**Exercise details:** Reproduce the lines from the one bearing "for (const [name, row]" through the one bearing "bpy.context.scene.collection.objects.link(rigid_bodies[body])", inclusive. Copy them exactly; include no other line.

[Start of Material shown]

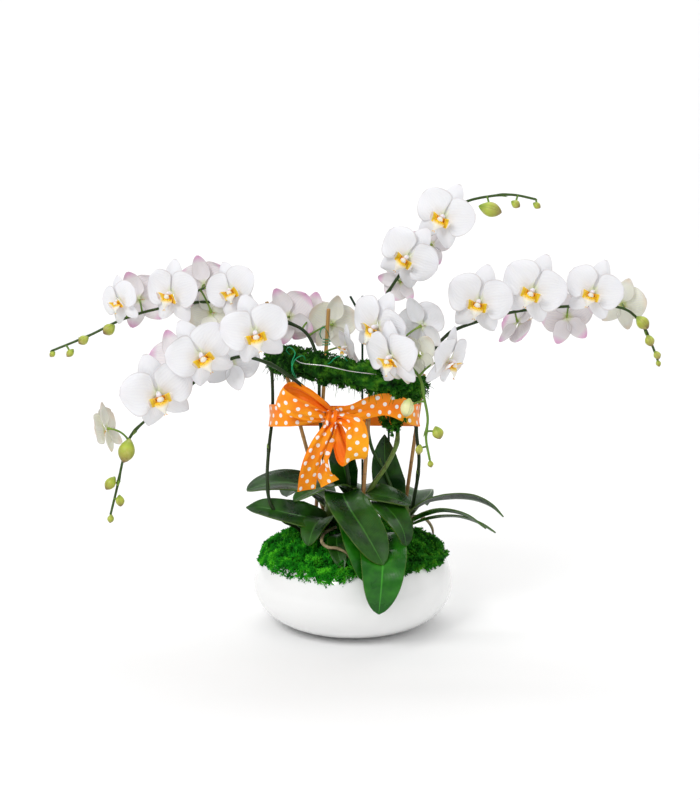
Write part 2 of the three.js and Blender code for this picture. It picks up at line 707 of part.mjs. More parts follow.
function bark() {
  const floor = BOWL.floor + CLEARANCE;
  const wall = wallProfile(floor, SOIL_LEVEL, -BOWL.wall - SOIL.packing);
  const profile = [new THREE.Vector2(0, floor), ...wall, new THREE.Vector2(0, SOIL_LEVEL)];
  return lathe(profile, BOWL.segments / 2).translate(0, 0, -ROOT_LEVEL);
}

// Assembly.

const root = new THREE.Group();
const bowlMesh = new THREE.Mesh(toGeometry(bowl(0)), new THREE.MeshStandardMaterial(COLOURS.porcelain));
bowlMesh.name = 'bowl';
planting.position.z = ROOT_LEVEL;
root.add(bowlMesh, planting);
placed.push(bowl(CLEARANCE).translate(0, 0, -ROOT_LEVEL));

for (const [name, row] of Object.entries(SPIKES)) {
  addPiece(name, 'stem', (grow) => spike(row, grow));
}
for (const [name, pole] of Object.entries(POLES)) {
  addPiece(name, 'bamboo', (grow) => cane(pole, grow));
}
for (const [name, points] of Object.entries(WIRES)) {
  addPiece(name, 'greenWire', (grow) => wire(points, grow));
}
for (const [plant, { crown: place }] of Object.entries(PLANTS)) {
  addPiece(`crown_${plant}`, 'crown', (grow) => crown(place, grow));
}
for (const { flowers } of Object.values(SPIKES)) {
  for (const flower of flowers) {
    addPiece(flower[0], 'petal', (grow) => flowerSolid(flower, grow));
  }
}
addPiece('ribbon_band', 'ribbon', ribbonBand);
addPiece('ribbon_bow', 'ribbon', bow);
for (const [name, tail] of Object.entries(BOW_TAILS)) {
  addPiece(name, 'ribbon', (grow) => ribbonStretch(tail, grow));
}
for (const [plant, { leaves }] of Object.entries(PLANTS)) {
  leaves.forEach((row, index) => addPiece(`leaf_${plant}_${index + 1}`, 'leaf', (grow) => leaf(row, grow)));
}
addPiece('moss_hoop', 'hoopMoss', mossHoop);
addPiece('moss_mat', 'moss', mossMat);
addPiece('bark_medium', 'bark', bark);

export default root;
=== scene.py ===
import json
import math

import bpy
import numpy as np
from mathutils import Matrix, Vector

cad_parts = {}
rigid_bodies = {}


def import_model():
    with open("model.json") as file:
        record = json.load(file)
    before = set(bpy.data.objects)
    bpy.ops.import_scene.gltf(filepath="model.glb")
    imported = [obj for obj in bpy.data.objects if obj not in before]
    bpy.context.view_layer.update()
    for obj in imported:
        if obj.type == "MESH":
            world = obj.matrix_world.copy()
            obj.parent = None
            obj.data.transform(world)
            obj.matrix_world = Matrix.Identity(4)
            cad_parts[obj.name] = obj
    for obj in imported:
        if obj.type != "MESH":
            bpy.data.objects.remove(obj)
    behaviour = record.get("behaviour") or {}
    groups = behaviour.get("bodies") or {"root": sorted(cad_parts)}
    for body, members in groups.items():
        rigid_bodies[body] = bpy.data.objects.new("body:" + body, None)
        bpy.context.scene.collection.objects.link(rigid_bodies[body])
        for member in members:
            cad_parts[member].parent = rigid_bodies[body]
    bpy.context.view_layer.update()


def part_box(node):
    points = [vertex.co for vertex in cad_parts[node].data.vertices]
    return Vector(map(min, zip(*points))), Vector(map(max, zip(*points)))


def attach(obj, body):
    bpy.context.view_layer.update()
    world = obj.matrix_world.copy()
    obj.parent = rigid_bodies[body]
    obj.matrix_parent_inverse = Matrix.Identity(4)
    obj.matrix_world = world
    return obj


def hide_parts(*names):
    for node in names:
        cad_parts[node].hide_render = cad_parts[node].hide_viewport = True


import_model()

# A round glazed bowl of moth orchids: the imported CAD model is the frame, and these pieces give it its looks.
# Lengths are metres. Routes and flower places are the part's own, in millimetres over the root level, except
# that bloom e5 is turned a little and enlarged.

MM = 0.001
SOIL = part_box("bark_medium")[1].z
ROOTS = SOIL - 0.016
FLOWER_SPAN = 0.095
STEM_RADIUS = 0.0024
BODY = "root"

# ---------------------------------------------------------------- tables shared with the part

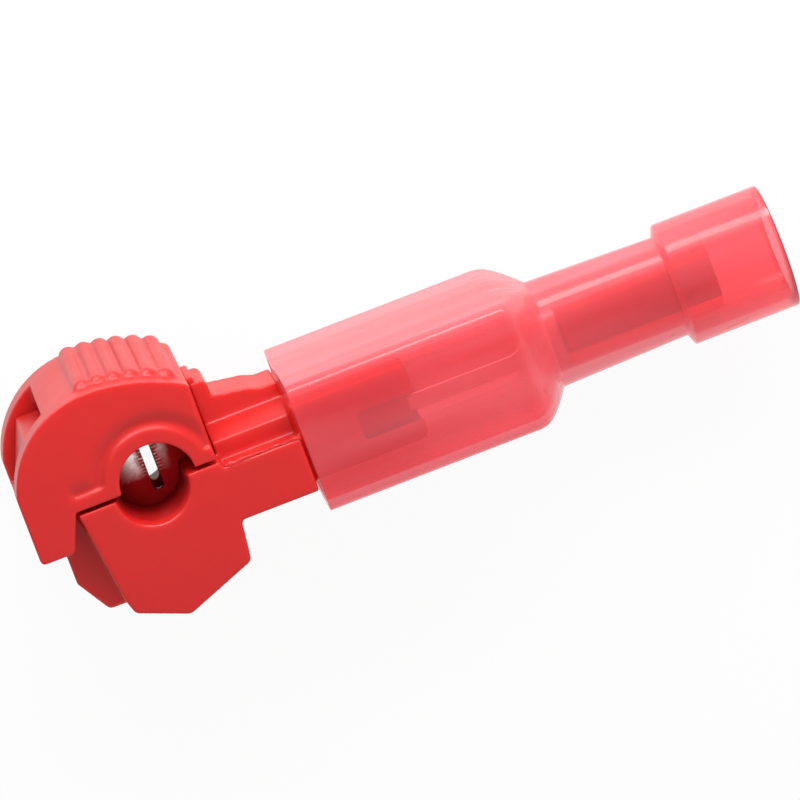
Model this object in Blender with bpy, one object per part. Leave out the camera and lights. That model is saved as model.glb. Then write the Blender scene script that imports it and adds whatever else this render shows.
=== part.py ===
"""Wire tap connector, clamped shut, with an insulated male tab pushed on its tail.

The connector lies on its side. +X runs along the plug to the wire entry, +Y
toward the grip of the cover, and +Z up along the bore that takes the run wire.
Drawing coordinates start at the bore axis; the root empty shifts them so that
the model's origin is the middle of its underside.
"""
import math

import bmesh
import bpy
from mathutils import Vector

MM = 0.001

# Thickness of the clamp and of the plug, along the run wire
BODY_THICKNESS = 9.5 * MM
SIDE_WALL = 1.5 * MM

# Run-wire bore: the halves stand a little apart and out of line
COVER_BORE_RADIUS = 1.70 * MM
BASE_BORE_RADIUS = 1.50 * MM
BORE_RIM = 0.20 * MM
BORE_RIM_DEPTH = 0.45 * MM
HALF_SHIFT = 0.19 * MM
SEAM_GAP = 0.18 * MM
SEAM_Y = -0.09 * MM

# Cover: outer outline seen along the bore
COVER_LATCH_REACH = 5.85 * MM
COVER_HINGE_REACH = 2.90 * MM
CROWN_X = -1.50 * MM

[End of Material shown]

**Answer to the problem:**
for (const [name, row] of Object.entries(SPIKES)) {
  addPiece(name, 'stem', (grow) => spike(row, grow));
}
for (const [name, pole] of Object.entries(POLES)) {
  addPiece(name, 'bamboo', (grow) => cane(pole, grow));
}
for (const [name, points] of Object.entries(WIRES)) {
  addPiece(name, 'greenWire', (grow) => wire(points, grow));
}
for (const [plant, { crown: place }] of Object.entries(PLANTS)) {
  addPiece(`crown_${plant}`, 'crown', (grow) => crown(place, grow));
}
for (const { flowers } of Object.values(SPIKES)) {
  for (const flower of flowers) {
    addPiece(flower[0], 'petal', (grow) => flowerSolid(flower, grow));
  }
}
addPiece('ribbon_band', 'ribbon', ribbonBand);
addPiece('ribbon_bow', 'ribbon', bow);
for (const [name, tail] of Object.entries(BOW_TAILS)) {
  addPiece(name, 'ribbon', (grow) => ribbonStretch(tail, grow));
}
for (const [plant, { leaves }] of Object.entries(PLANTS)) {
  leaves.forEach((row, index) => addPiece(`leaf_${plant}_${index + 1}`, 'leaf', (grow) => leaf(row, grow)));
}
addPiece('moss_hoop', 'hoopMoss', mossHoop);
addPiece('moss_mat', 'moss', mossMat);
addPiece('bark_medium', 'bark', bark);

export default root;
=== scene.py ===
import json
import math

import bpy
import numpy as np
from mathutils import Matrix, Vector

cad_parts = {}
rigid_bodies = {}


def import_model():
    with open("model.json") as file:
        record = json.load(file)
    before = set(bpy.data.objects)
    bpy.ops.import_scene.gltf(filepath="model.glb")
    imported = [obj for obj in bpy.data.objects if obj not in before]
    bpy.context.view_layer.update()
    for obj in imported:
        if obj.type == "MESH":
            world = obj.matrix_world.copy()
            obj.parent = None
            obj.data.transform(world)
            obj.matrix_world = Matrix.Identity(4)
            cad_parts[obj.name] = obj
    for obj in imported:
        if obj.type != "MESH":
            bpy.data.objects.remove(obj)
    behaviour = record.get("behaviour") or {}
    groups = behaviour.get("bodies") or {"root": sorted(cad_parts)}
    for body, members in groups.items():
        rigid_bodies[body] = bpy.data.objects.new("body:" + body, None)
        bpy.context.scene.collection.objects.link(rigid_bodies[body])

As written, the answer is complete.